Okay, now let’s switch over to some Christmas comedies. There have been dozens of remakes of Charles Dickens “A Christmas Carol,” but the 1988 movie “Scrooged” is one of the best if you enjoy comedy. Directed by Richard Donner this hilarious flick stars Bill Murray, Karen Allen, John Forsythe, Bobcat Goldthwait, Carol Kane, Robert Mitchum, and Michael J. Pollard.
Murray is cast as a modern-day miserly Scrooge who is a television executive that cares nothing for the spirit of the holiday and wants a seriously monetary Christmas as his station produces a live version of “A Christmas Carol.” He is visited by three ghosts and is shown the error of his ways as he sees his own past, present and possible future. It’s the same old story, but done in a new and very funny way. This is a great Holiday film and a laugh-out-loud classic. I have to give “Scrooged” Four big Howls of Pleasure . This movie I highly recommend.

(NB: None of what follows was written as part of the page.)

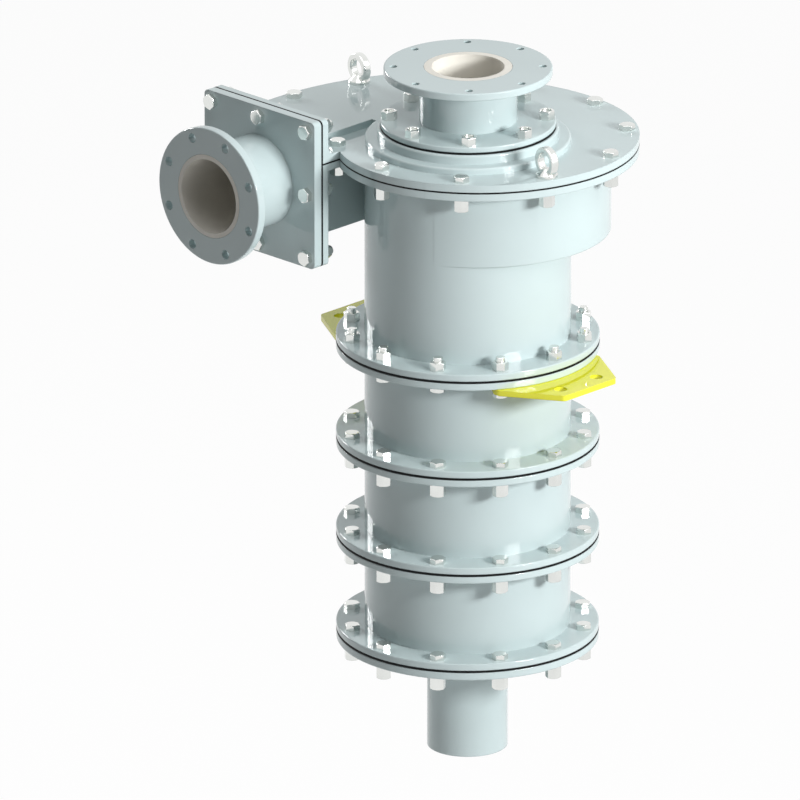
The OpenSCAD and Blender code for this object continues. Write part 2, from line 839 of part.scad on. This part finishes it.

Another holiday classic comedy is National Lampoon’s “Christmas Vacation” from 1989, which stars Chevy Chase, Beverly D’Angelo, Johnny Galecki (“The Big Bang Theory”), E.G. Marshall, Randy Quaid and Doris Roberts (“Everybody Loves Raymond”).
I’m sure just about everyone has already seen this movie, but I had to include it in this Christmas selection. All poor Clark Griswold wants is a nice, pleasant family holiday, but what he gets is a comedy of errors which would send any ordinary man completely over the edge of sanity. A must see Holiday treat, I give “Christmas Vacation” Four Howls of Pleasure for a great cast and non-stop laughs.
And that’s it for me this issue. Let me know what you think about the movies I’ve reviewed, and I wish all of our readers a Happy Holiday Season, as well as Peace and Joy for everyone.